Here's another quote from the Nigeria E-Waste Assessment Study:- Final report of the UNEP SBC, E-waste Africa Project, Lagos & Freiburg, June 2011
Sounds a lot like "Fair Trade Recycling". So how does BAN balance the UN Study, showing 91% reuse, recommending AGAINST laws like CAER's Green-Thompson bill, with its applause for the crackdown by Interpol and Europe on exporters like "Hurricane" Joseph Benson of BJ Electronics?"Refurbishing of EEE and the sales of used EEE is an important economic sector (e.g. Alaba market in Lagos). It is a well-organized and a dynamic sector that holds the potential for further industrial development. Indirectly, the sector has another important economic role, as it supplies low and middle income households with affordable ICT equipment and other EEE. In the view of the sector’s positive socio-economic performance, all policy measures aiming to improve e-waste management in Nigeria should refrain from undifferentiated banning of second-hand imports and refurbishing activities and strive for a co-operative approach by including the market and sector associations."

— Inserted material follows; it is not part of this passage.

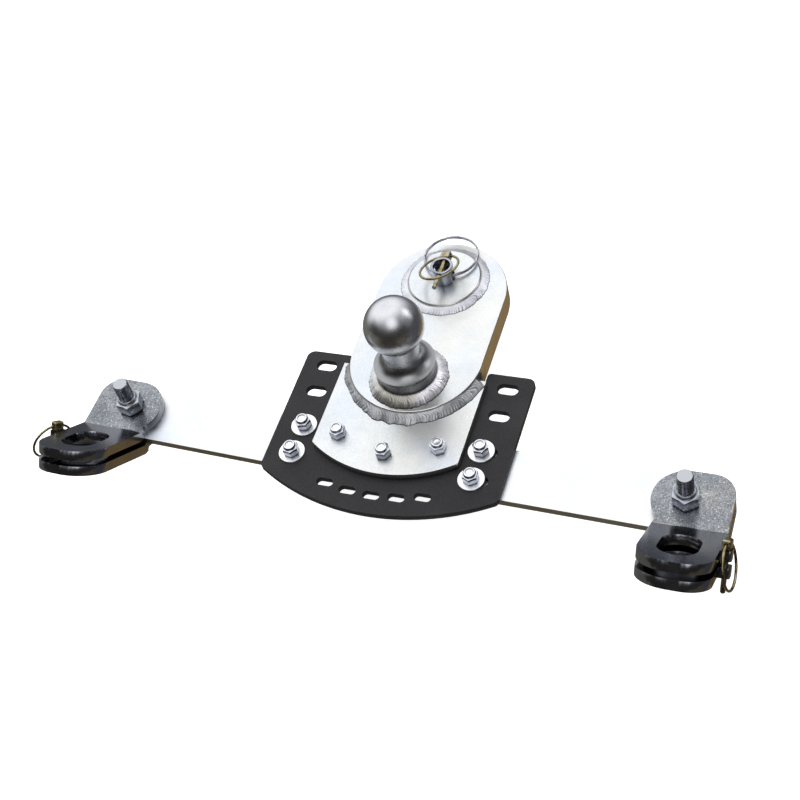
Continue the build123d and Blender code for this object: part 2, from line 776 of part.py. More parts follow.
with BuildPart() as left_arm_bolts:
    with Locations(*bolt_pair(left_arm_frame, arm_bottom - touch)):
        add(arm_bolt)

with BuildPart() as right_arm_bolts:
    with Locations(*bolt_pair(right_arm_frame, arm_bottom - touch)):
        add(arm_bolt)

with BuildPart() as left_arm_washers:
    with Locations(*bolt_pair(left_arm_frame, cross_top + touch)):
        add(small_washer)

with BuildPart() as right_arm_washers:
    with Locations(*bolt_pair(right_arm_frame, cross_top + touch)):
        add(small_washer)

with BuildPart() as left_arm_nuts:
    with Locations(*bolt_pair(left_arm_frame, cross_top + washer_thickness + 2 * touch)):
        add(small_nut)

with BuildPart() as right_arm_nuts:
    with Locations(*bolt_pair(right_arm_frame, cross_top + washer_thickness + 2 * touch)):
        add(small_nut)

with BuildPart() as left_stud:
    with Locations(stud_place(left_arm_frame, -1, lower_pad_bottom - touch)):
        add(jaw_stud)

with BuildPart() as right_stud:
    with Locations(stud_place(right_arm_frame, 1, lower_pad_bottom - touch)):
        add(jaw_stud)

with BuildPart() as left_stud_nut:
    with Locations(stud_place(left_arm_frame, -1, upper_pad_top + touch)):
        add(stud_nut)

with BuildPart() as right_stud_nut:
    with Locations(stud_place(right_arm_frame, 1, upper_pad_top + touch)):
        add(stud_nut)

# ---- chain jaws and their linch pins ----

with BuildPart() as left_upper_jaw:
    add(jaw(left_arm_frame, -1, jaw_bend, upper_pad_top, 0))

with BuildPart() as left_lower_jaw:
    add(jaw(left_arm_frame, -1, jaw_bend + bend_shift, lower_pad_top, tab_shift))

with BuildPart() as right_upper_jaw:
    add(jaw(right_arm_frame, 1, jaw_bend, upper_pad_top, 0))

with BuildPart() as right_lower_jaw:
    add(jaw(right_arm_frame, 1, jaw_bend + bend_shift, lower_pad_top, tab_shift))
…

First, embrace the study. Second, take credit.
Quotes from Jim Puckett:
This is Jim Puckett's spin on the UNEP study, which took sea containers in Ghana and Nigeria (104 of which came from Joseph Benson's adapted country, the United Kingdom). The researchers pieced all the TVs out, and found 91% reuse rate. He tries (in the second quote) to take credit for the turnaround.
In fact, BAN was very, very busy in 2009 and 2010, the period when the 91% reuse was documented in the UNEP study.
Here is a report from the University of Northhampton (UK) which uses BAN as a source, stating only 25% of what Nigerian techs imported could be fixed or reused - complete with photos by master photographer Jim Puckett himself. What a terrific turnaround it is, from only 25% reuse to 91%. So fast, that the innocence/improvement happened before the crime!